Implementing a geotiff format isn’t going to do anything for this, particularly with their proven track record of just breaking and destroying their own engine making boneheaded changes…

On that note:
Don’t bother figuring things out in engine;
Make your map using Houdini or Blender. import a mesh.
Even a full mesh with 1 vert per meter for 20km^2 will outperform the landscape system.

And last thing:

You don’t need quality if you are using this engine’s landscape in the first place. You are limited/stuck to 1vertex per meter.
Quality would imply MUCH more than 1 vertex per meter when positioning pieces of terrain…

Try Grass Gis.
After you get your data within a 0 to 1 range you can export as PNG16 natively.

If you need to manipulate the data outside of a DCC, remember the fact that it’s data; not an image.
You CAN manipulate it, but only using programs that work natively with 16bit (or 32bit depending on what your initial data was in) - so Nip2, Krita, maybe GIMP. Though I still wouldn’t suggest doing as much if not for specific purposes that get you known “bad” results (for example, Nip2 can radial blur to remove terracing after enlargement, at the expense of accuracy of terrain data - wile also providing you an easy way to cut up map tiles off a sequence of Geotiff or whatever else you load in without running a 16GB ram system out of ram)

Thanks for the input, think I managed to resolve the issue, or at least get closer to a workable result.

Here’s what I did to improve the import accuracy:

  1. Analyzed the Elevation Data:
    I used gdalinfo on the original GeoTIFF to identify the elevation data range:

    gdalinfo 633_58_5025_2011.tif

    This returned a range with Min=13.690 and Max=31.930 and a NoData Value=-9999.
    Knowing these values allowed me to accurately scale the data to fit Unreal’s expected range.

  2. Updated the Conversion Command with Scaling:
    I modified the gdal_translate command to scale the input data correctly to Unreal Engine’s 16-bit heightmap range (0 to 65535):

    gdal_translate -of ENVI -ot UInt16 -scale 13.69 31.93 1 65535 -a_nodata 1 633_58_5025_2011.tif output_file.r16

    This produced a closer representation in Unreal, but I noticed the highest points were still too elevated.

  3. Refined the Maximum Value for Better Accuracy:
    By adjusting the maximum value from 31.93 to 64, the landscape appeared more accurate in the demo map, so I tried:

    gdal_translate -of ENVI -ot UInt16 -scale 13.69 64.0 1 65535 -a_nodata 1 633_58_5025_2011.tif output_file.r16

The result was much closer to what I needed, though I may still do some fine-tuning on the scaling for final accuracy.

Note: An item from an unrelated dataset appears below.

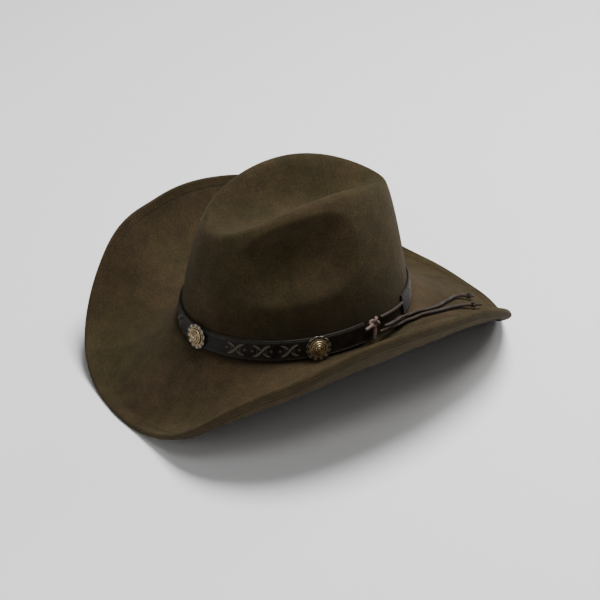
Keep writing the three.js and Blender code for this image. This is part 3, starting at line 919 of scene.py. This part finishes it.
def make_band(material, thread, tree):
    columns = 1100
    at = np.linspace(BAND_START, BAND_END, columns)
    angles = np.radians(at)
    foot = beside_wall(angles, BAND_LIFT + 0.5 * BAND_HEIGHT, CLEARANCE)
    length = np.concatenate([[0], np.cumsum(np.linalg.norm(np.diff(foot, axis=0), axis=1))])
    crosses = []
    for cross in TOOLED_CROSSES:
        spot = cross if cross > BAND_START else cross + 360
        if BAND_START + 3 < spot < BAND_END - 3:
            crosses.append(np.interp(spot, at, length))
    rows = np.linspace(0.5, BAND_HEIGHT - 0.5, 37)
    long, rise = np.meshgrid(length, rows, indexing="ij")
    raised = tooling(long, rise, crosses)
    puff = 0.25 * (1 - np.abs(2 * rise / BAND_HEIGHT - 1) ** 6)
    turn = np.broadcast_to(angles[:, None], long.shape)
    out = beside_wall(turn, BAND_LIFT + rise, CLEARANCE + BAND_THICKNESS - 0.55 + puff + 0.42 * raised)
    rim = [
        (0.12, BAND_THICKNESS - 0.75), (0.0, BAND_THICKNESS - 1.2), (0.0, 0.25), (0.25, 0.0),
        (BAND_HEIGHT - 0.25, 0.0), (BAND_HEIGHT, 0.25), (BAND_HEIGHT, BAND_THICKNESS - 1.2),
        (BAND_HEIGHT - 0.12, BAND_THICKNESS - 0.75),
    ]
    back = np.stack([beside_wall(angles, BAND_LIFT + r, CLEARANCE + a) for r, a in rim], axis=1)
    section = np.concatenate([out, back[:, ::-1]], axis=1)
    tall = section.shape[1]
    faces = [tuple(f) for f in grid_faces(columns, tall, closed_columns=True)]
    faces.append(tuple(range(tall)))
    faces.append(tuple(reversed(range((columns - 1) * tall, columns * tall))))
    band = make_object("band", in_metres(section), faces, material)
    values = np.zeros((columns, tall))
    values[:, :len(rows)] = raised
    mark(band, "raised", values)
    settle(band, "band_leather", "hat_band")
    face = CLEARANCE + BAND_THICKNESS - 0.3
    for name, height in (("band_stitches_low", 1.5), ("band_stitches_high", BAND_HEIGHT - 1.5)):
        along = np.radians(np.linspace(BAND_START + 0.8, BAND_END - 0.8, 900))
        line = beside_wall(along, BAND_LIFT + height, face)
        sew(name, tree, line, False, 2.1, 1.75, 0.33, thread)


def round_relief(name, rings, sides, place, axis, material):
    """A turned ornament from rings of (radius, height, sunk) functions of the angle."""
    turn = 2 * np.pi * np.arange(sides) / sides
    points, sunk = [], []
    for radius, height, depth in rings:
        r = np.broadcast_to(radius(turn) if callable(radius) else radius, turn.shape)
        z = np.broadcast_to(height(turn) if callable(height) else height, turn.shape)
        d = np.broadcast_to(depth(turn) if callable(depth) else depth, turn.shape)
        points.append(np.stack([r * np.cos(turn), r * np.sin(turn), z], axis=1))
        sunk.append(d)
    count = len(rings)
    flat = np.vstack(points)
    faces = turned_over(grid_faces(count, sides, closed_columns=True))
    faces.append(tuple(reversed(range(sides))))
    faces.append(tuple(range((count - 1) * sides, count * sides)))
    piece = make_object(name, in_metres(turned_to(flat, axis, place)), faces, material)
    mark(piece, "sunk", np.concatenate(sunk))
    return piece


def concho_rim_rings():
    """Scalloped disc with a flute down each scallop and a beaded circle round the middle."""
    radius = 0.5 * CONCHO_DIAMETER
    middle = 0.5 * CENTRE_DIAMETER
    thick = CONCHO_THICKNESS

    def scallop(share):
        def edge(turn):
            wave = np.abs(np.cos(0.5 * CONCHO_SCALLOPS * turn)) ** 0.7
            return radius * share * (0.9 + 0.1 * wave)
        return edge

    def flute(base, depth):
        return lambda turn: base - depth * np.abs(np.sin(0.5 * CONCHO_SCALLOPS * turn)) ** 3

    def shade(depth):
        return lambda turn: depth * np.abs(np.sin(0.5 * CONCHO_SCALLOPS * turn)) ** 3

    def bead(base, depth):
        return lambda turn: base - depth * (0.5 - 0.5 * np.cos(3 * CONCHO_SCALLOPS * turn))

    low = CONCHO_STEP * thick
    return [
        (scallop(0.95), 0.0, 0.2), (scallop(0.99), 0.3, 0.1), (scallop(1.0), 0.75 * thick, 0),
        (scallop(0.985), flute(0.93 * thick, 0.1), shade(0.4)),
        (scallop(0.95), flute(thick, 0.25), shade(0.8)),
        (scallop(0.9), flute(0.98 * thick, 0.4), shade(1.0)),
        (scallop(0.84), flute(0.92 * thick, 0.35), shade(1.0)),
        (radius * 0.77, flute(0.85 * thick, 0.2), shade(0.7)), (radius * 0.745, low, 1.0),
        (radius * 0.72, bead(0.98 * thick, 0.3), 0.1), (radius * 0.69, bead(1.02 * thick, 0.35), 0.1),
        (radius * 0.66, bead(0.98 * thick, 0.3), 0.3), (middle * 1.02, low, 1.0), (middle * 0.9, low, 1.0),
    ]


def concho_centre_rings():
    """Raised cap with stepped circles and a small boss."""
    radius = 0.5 * CENTRE_DIAMETER
    high = CENTRE_HEIGHT
    steps = [
        (1.0, 0.0, 0.6), (1.0, 0.3, 0.3), (0.98, 0.42, 0.0), (0.93, 0.52, 0.0), (0.87, 0.55, 0.1),
        (0.83, 0.46, 0.95), (0.78, 0.46, 0.95), (0.745, 0.62, 0.1), (0.69, 0.72, 0.0), (0.62, 0.74, 0.0),
        (0.57, 0.62, 0.95), (0.52, 0.62, 0.95), (0.49, 0.78, 0.1), (0.42, 0.88, 0.0), (0.34, 0.9, 0.0),
        (0.29, 0.8, 0.9), (0.25, 0.8, 0.9), (0.21, 0.92, 0.1), (0.13, 0.98, 0.0), (0.05, 1.0, 0.0),
    ]
    return [(r * radius, h * high, s) for r, h, s in steps]


def make_conchos(silver, brass):
    """Four silver discs with brass caps. The discs turn gilt towards their middles."""
    middle_rise = BAND_LIFT + 0.5 * BAND_HEIGHT
    disc_rings = concho_rim_rings()
    gilt = np.repeat(np.linspace(-0.9, 1.6, len(disc_rings)).clip(0, 1), 144)
    for index, at in enumerate(CONCHO_ANGLES, 1):
        angle = column(math.radians(at))
        foot = beside_wall(angle, middle_rise, BAND_THICKNESS + 2 * CLEARANCE)[0]
        axis = wall_normal(angle, middle_rise)[0]
        rim = round_relief(f"concho_disc_{index}", disc_rings, 144, foot, axis, silver)
        mark(rim, "gilt", gilt)
        settle(rim, "antique_silver", f"concho_rim_{index}")
        cap_foot = foot + axis * (CONCHO_STEP * CONCHO_THICKNESS + 0.05)
        cap = round_relief(f"concho_cap_{index}", concho_centre_rings(), 72, cap_foot, axis, brass)
        settle(cap, "antique_brass", f"concho_centre_{index}")


def main():
    set_camera()
    lace = leather_material("lace_leather", (0.017, 0.0095, 0.0065), (0.042, 0.026, 0.018), 0.55)
    make_tails(lace)
    set_studio()
    make_felt(felt_material())
    stitches = stitch_tree("stitches")
    edge_stitches(stitches, thread_material("edge_thread", (0.028, 0.0205, 0.01)))
    make_band(band_material(), thread_material("band_thread", (0.028, 0.022, 0.016)), stitches)
    silver = metal_material("antique_silver", (0.1, 0.09, 0.068), (0.3, 0.275, 0.215), 0.42)
    brass = metal_material("antique_brass", (0.2, 0.13, 0.065), (0.56, 0.43, 0.25), 0.36)
    make_conchos(silver, brass)
    make_knot(lace)


main()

But overall, this approach has given me a workable landscape in Unreal Engine.

You can do more precise elevation math by applying ratios.

If your height is X, on a normalized map you apply a Z scale value that makes that accurate to ±1m
(Default of 100 should be 125m. Test it out. The range is either 256/2 or 512/2 cant remeber wich but trivial to check, just make a default landscape with a black to white elevation texture, plqce a cube. Read its Z).

The position above Z 0 in engine depends on your normalization.
If your map elevation is all above ground you can scale the result between 65535/2 and 65535 to get only positive (above z 0) values.